Though not state owned all are on the same page generally.
Our media has always been controlled by an elite but it has never been state controlled. There is a difference. Part of the problem is that the printed media is no longer the force it was and has allowed wealthy individuals to buy them up at a relative low cost
 
Unfettered free speech has never existed in this society, or any other recorded society as far as I am aware.

Terms of racial abuse, once not subject to mandate via criminal statute, now are. I think most people would see that erosion of what is ostensibly a freedom of expression as a good thing, so it’s not a straightforward issue. The law needs to evolve to reflect society and laws by their very nature impose restrictions on people. So just because freedom of expression is curtailed in some way, that isn’t necessarily a bad thing.

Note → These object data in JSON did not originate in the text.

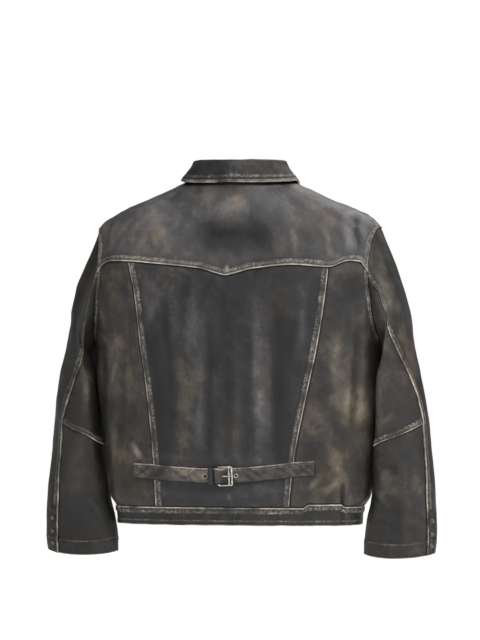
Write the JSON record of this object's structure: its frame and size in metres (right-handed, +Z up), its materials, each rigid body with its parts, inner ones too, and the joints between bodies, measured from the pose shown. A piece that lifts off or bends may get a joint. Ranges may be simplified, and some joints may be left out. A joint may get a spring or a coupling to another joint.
{
  "type": "worn leather jacket",
  "caption": "Waist-length worn leather jacket, filled out and fastened, with shirt collar, western back yoke, two-piece sleeves, snapped cuffs and a buckled back cinch belt.",
  "frame": {"origin": "middle of the neck opening, level with the neck seam at the centre back, where the wearer carries the jacket", "axes": "+X towards the wearer's right, +Y out of the front, +Z up; the back faces -Y"},
  "size_m": [0.7171, 0.2354, 0.7119],
  "materials": {
    "leather": "black-brown hide, rubbed and scuffed, with pale worn seam edges",
    "metal": "aged nickel, dull with bright edges"
  },
  "bodies": {
    "root": {"back_panel_left": "leather", "back_panel_centre": "leather", "back_panel_right": "leather", "back_yoke": "leather", "front_left": "leather", "front_right": "leather", "front_placket": "leather", "waistband_back": "leather", "waistband_front_left": "leather", "waistband_front_right": "leather", "collar_stand": "leather", "collar_fall": "leather", "sleeve_top_left": "leather", "sleeve_under_upper_left": "leather", "sleeve_under_lower_left": "leather", "sleeve_top_right": "leather", "sleeve_under_upper_right": "leather", "sleeve_under_lower_right": "leather", "belt_strap_right": "leather", "belt_strap_left": "leather", "belt_eyelet": "metal", "belt_keeper": "leather", "buckle_frame": "metal", "buckle_prong": "metal", "front_snap_1": "metal", "front_snap_2": "metal", "front_snap_3": "metal", "front_snap_4": "metal", "front_snap_5": "metal", "front_snap_6": "metal", "cuff_placket_left": "leather", "cuff_snap_left_1": "metal", "cuff_snap_left_2": "metal", "cuff_snap_left_3": "metal", "cuff_placket_right": "leather", "cuff_snap_right_1": "metal", "cuff_snap_right_2": "metal", "cuff_snap_right_3": "metal"}
  },
  "joints": []
}
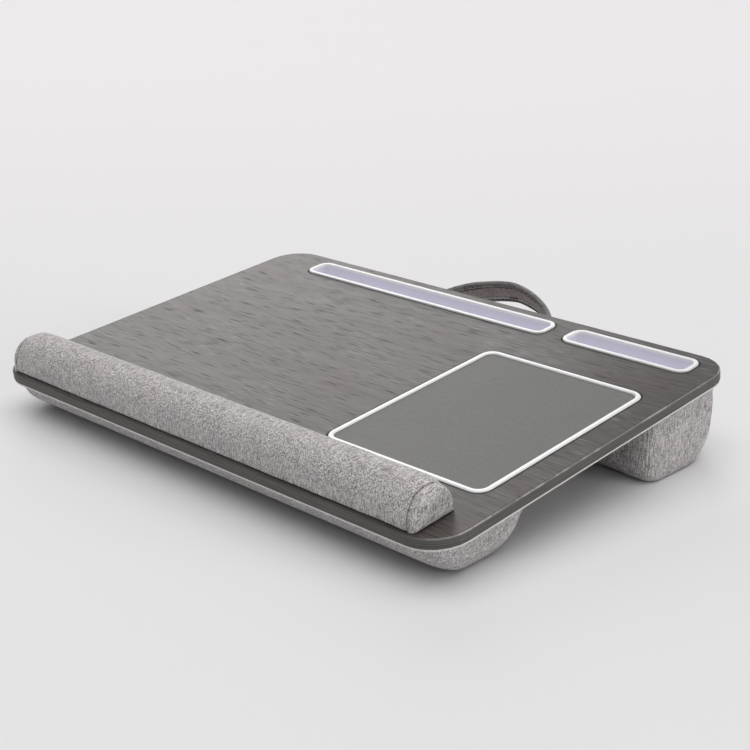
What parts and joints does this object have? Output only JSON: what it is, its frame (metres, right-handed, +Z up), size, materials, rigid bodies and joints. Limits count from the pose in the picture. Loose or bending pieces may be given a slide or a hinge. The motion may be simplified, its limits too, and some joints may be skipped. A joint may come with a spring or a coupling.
{
  "type": "laptop table",
  "caption": "Cushioned lap desk: a tilted board on two fabric bolsters, with a wrist rest, a mouse pad, a pen tray, a phone slot and a strap handle.",
  "frame": {"origin": "on the floor plane, below the middle of the whole object's bounding box, with the strap handle in its rest pose", "axes": "+X to the user's right along the board's long side, +Y from the user to the rear edge with the handle, +Z up"},
  "size_m": [0.52, 0.405, 0.0868],
  "materials": {
    "fibreboard": "matte",
    "woodgrain_laminate": "satin",
    "edge_band": "satin",
    "lining_cloth": "matte",
    "pad_sheet": "matte",
    "white_plastic": "gloss",
    "heathered_fabric": "matte",
    "foam": "matte",
    "webbing": "matte"
  },
  "bodies": {
    "table": {"board_core": "fibreboard", "top_laminate": "woodgrain_laminate", "edge_band": "edge_band", "base_lining": "lining_cloth", "mouse_pad": "pad_sheet", "mouse_pad_border": "white_plastic", "tray_insert": "white_plastic", "phone_slot_insert": "white_plastic", "wrist_rest_base": "fibreboard", "wrist_rest_foam": "foam", "wrist_rest_cover": "heathered_fabric", "wrist_rest_welt_left": "heathered_fabric", "wrist_rest_welt_right": "heathered_fabric", "wrist_rest_end_left": "heathered_fabric", "wrist_rest_end_right": "heathered_fabric", "front_cushion_foam": "foam", "front_cushion_cover": "heathered_fabric", "rear_cushion_foam": "foam", "rear_cushion_cover": "heathered_fabric", "handle_anchor_left": "heathered_fabric", "handle_anchor_right": "heathered_fabric"},
    "handle": {"handle_core": "webbing", "handle_outer_ply": "heathered_fabric", "handle_inner_ply": "heathered_fabric"}
  },
  "joints": [
    {"name": "handle_swing", "type": "hinge", "parent": "table", "child": "handle", "pos_m": [0, 0.16144, 0.05558], "axis": [1, 0, 0], "range_deg": [-121, 18]}
  ]
}
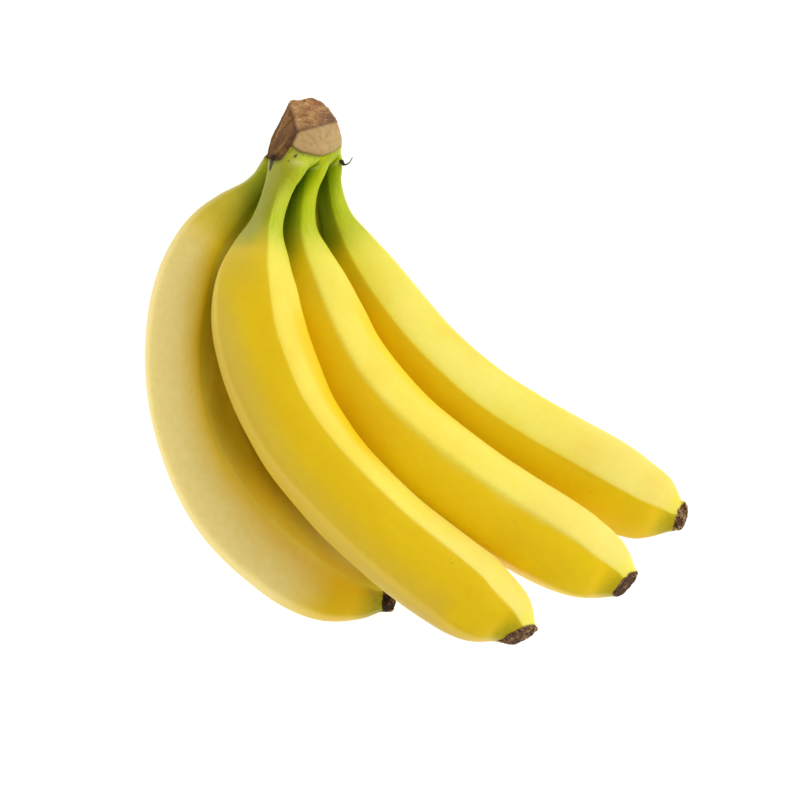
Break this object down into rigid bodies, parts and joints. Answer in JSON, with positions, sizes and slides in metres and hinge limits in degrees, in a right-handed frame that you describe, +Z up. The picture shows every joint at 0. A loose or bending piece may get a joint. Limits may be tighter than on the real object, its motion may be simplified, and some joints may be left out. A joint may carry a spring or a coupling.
{
  "type": "bunch of bananas",
  "caption": "Cluster of ripe yellow bananas with green necks, dry dark blossom ends and a cut woody crown, lying down as picked.",
  "frame": {"origin": "middle of the bunch's bounding box, on the surface it lies on", "axes": "+Z up from the surface; +X from the crown towards the tips, along the bunch's longest extent; +Y to the left of +X"},
  "size_m": [0.234, 0.1882, 0.0854],
  "materials": {
    "banana_peel": "ripe banana peel, satin, golden yellow turning green at the neck, with a dry brown blossom end",
    "crown_wood": "cut crown: fresh tan and dried brown faces over a green cushion, matt",
    "dry_fibre": "dry dark brown plant strand, matt"
  },
  "bodies": {
    "root": {"crown": "crown_wood", "banana_1": "banana_peel", "banana_2": "banana_peel", "banana_3": "banana_peel", "banana_4": "banana_peel", "banana_5": "banana_peel", "dried_fibre": "dry_fibre"}
  },
  "joints": []
}
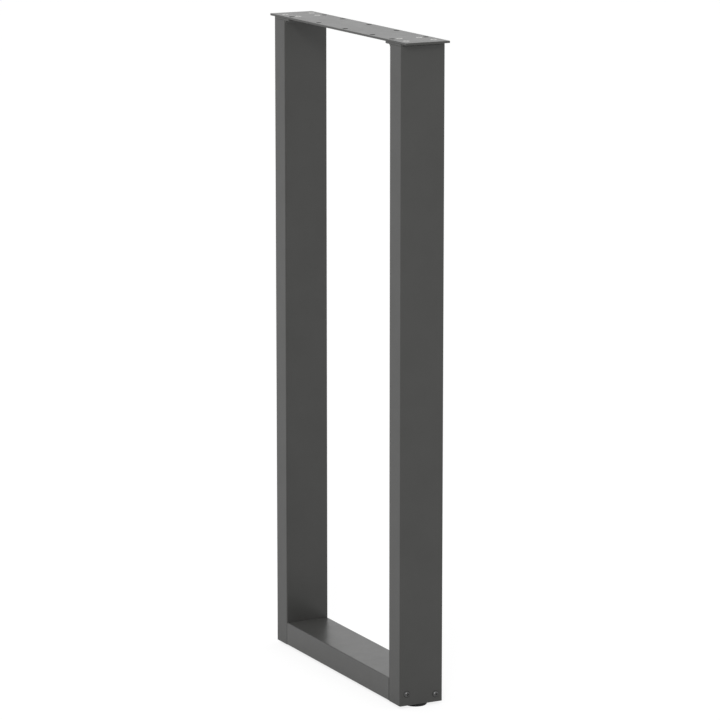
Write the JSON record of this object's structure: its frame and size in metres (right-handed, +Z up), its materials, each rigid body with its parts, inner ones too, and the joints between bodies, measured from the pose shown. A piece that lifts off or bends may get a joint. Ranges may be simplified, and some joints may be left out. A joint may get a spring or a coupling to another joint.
{
  "type": "u shaped table leg",
  "caption": "Open rectangular table leg frame of powder-coated steel tube, with a drilled plate for the table top and levelling feet.",
  "frame": {"origin": "on the floor, midway between the two feet and under the middle of the tube's depth", "axes": "+Z up, +X along the frame's width to the right-hand upright, +Y from the front face to the back"},
  "size_m": [0.5, 0.08, 1.112],
  "materials": {
    "powder_coat": "anthracite powder coat, satin, very fine texture",
    "zinc": "zinc plated",
    "black_screw": "dark zinc-nickel plated",
    "black_plastic": "moulded, matt"
  },
  "bodies": {
    "frame": {"bar_end_left": "powder_coat", "bar_end_right": "powder_coat", "base_plate_left": "powder_coat", "base_plate_right": "powder_coat", "bottom_bar": "powder_coat", "flange_left": "powder_coat", "flange_right": "powder_coat", "flange_weld_left": "powder_coat", "flange_weld_right": "powder_coat", "foot_nut_left": "zinc", "foot_nut_right": "zinc", "plate_screw_left_inner_back": "zinc", "plate_screw_left_inner_front": "zinc", "plate_screw_left_outer_back": "zinc", "plate_screw_left_outer_front": "zinc", "plate_screw_right_inner_back": "zinc", "plate_screw_right_inner_front": "zinc", "plate_screw_right_outer_back": "zinc", "plate_screw_right_outer_front": "zinc", "side_screw_left_high": "black_screw", "side_screw_left_low": "black_screw", "side_screw_right_high": "black_screw", "side_screw_right_low": "black_screw", "top_plate": "powder_coat", "upright_left": "powder_coat", "upright_right": "powder_coat"},
    "foot_left": {"foot_pad_left": "black_plastic", "foot_stud_left": "zinc"},
    "foot_right": {"foot_pad_right": "black_plastic", "foot_stud_right": "zinc"}
  },
  "joints": [
    {"name": "foot_left_height", "type": "slide", "parent": "frame", "child": "foot_left", "axis": [0, 0, -1], "range_m": [0, 0.01]},
    {"name": "foot_right_height", "type": "slide", "parent": "frame", "child": "foot_right", "axis": [0, 0, -1], "range_m": [0, 0.01]}
  ]
}
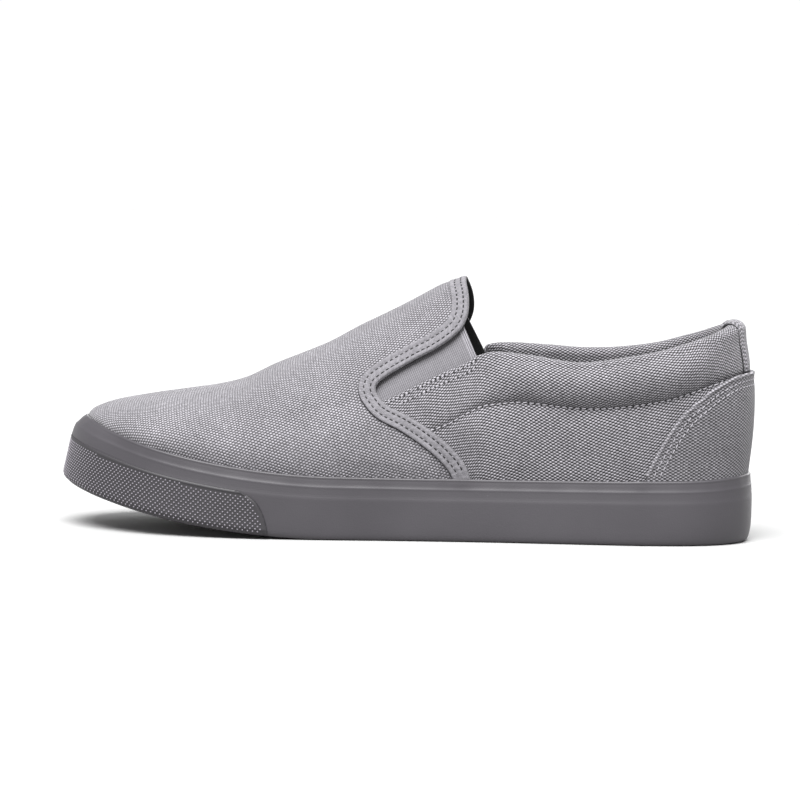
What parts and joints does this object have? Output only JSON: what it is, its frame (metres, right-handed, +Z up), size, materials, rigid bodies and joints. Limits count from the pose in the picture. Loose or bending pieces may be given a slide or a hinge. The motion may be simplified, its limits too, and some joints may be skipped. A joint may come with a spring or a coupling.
{
  "type": "slip-on sneaker",
  "caption": "Low slip-on canvas sneaker, left foot: elastic side gores, padded collar, taped vamp edge and a rubber sole with side band and toe bumper.",
  "frame": {"origin": "on the floor under the waist of the sole, half way along its length, on the underside of the outsole", "axes": "toe points along -X, the outer side of the foot faces -Y, +Z is up"},
  "size_m": [0.2898, 0.1044, 0.1097],
  "materials": {
    "canvas": "coarse plain-weave cotton canvas, matt mid grey",
    "tape": "smooth woven cotton tape, matt, a little lighter than the canvas",
    "elastic": "fine ribbed elastic webbing, matt neutral grey",
    "lining": "black cotton lining, matt",
    "thread": "grey polyester thread",
    "insole_cloth": "dark grey cloth over foam, matt",
    "foxing_rubber": "semi-matt grey rubber with a soft sheen",
    "bumper_rubber": "grey rubber with small raised dots, matt",
    "tread_rubber": "dark grey rubber, matt"
  },
  "bodies": {
    "root": {"outsole": "tread_rubber", "foxing": "foxing_rubber", "toe_bumper": "bumper_rubber", "insole": "insole_cloth", "upper": "canvas", "gore_lateral": "elastic", "gore_medial": "elastic", "vamp_binding": "tape", "heel_counter": "canvas", "heel_tab": "canvas"}
  },
  "joints": []
}
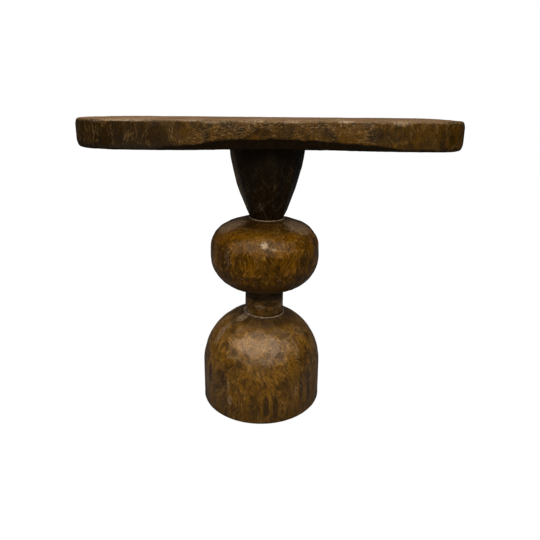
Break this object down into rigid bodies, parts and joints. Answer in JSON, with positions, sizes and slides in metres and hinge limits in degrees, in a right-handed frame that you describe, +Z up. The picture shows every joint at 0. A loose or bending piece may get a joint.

I think the ease at which people are offended these days, and the way that offence is permitted to be weaponised, is currently a far bigger threat to our civil liberties than any law that has been, or is likely to be passed by politicians.

The way that people can be rounded upon and hounded because of something they have said which others don’t like, with the end result often being professional and/or personal ruin is far a more pernicious attack on our civil liberties than any laws that have been passed in recent years, because the net result will inevitably be that people will feel less able to express themselves, not because the law necessarily forbids it, but because of the consequences that could flow from that from their fellow citizens.

The prevailing viewpoint through my life is that freedom of speech has been, in a way that is unqualified, a good thing - but that paradigm has been twisted because that same freedom of speech, exercised by those who have been offended, has come to be used as a tool to repress freedom of speech itself, so it’s actually now a lot more complicated because of that manifestation - allied to the omnipresence of the malign catalyst of social media, which brings out the very worst in so much of the population.

I’m not sure there’s any answer to this issue, either. Certainly not any straightforward one.
Very well said.

Free speech shouldn't really exist with legal parameters, because that's a cause of immeasurable confusion and a waste of judicial time and resources. What it should exist within are moral parameters. Most people in this country are good-natured and compassionate enough to understand the spirit of free speech, and differentiate between it and hate speech; and yes, there is a definable difference. It's why most (save for a few on here) recognise a debate on income tax brackets is exercising your right to free speech, and that Tommy Robinson is a violent fascist abusing the privilege that is free speech.

What you find, generally, is that those who profess loudly to exercising free speech are the ones who hold the most abhorrent views, views that lie outside the moral parameters.
 
If its happening at the "balanced" tax payer funded, state broadcaster?
The BBC is still the best we've got for impartiality; and I say that as a proponent of the licence fee being ended. What makes me laugh are the ones who moan about the BBC are often the ones that will happily lap up what the likes of GB News feed them.

Jeremy Bowen is a world class reporter and has covered Middle Eastern politics for decades, the BBC gave him the platform to do this. Of course that's just one example, but in a more restrictive, partisan organisation, he wouldn't have been able to do this.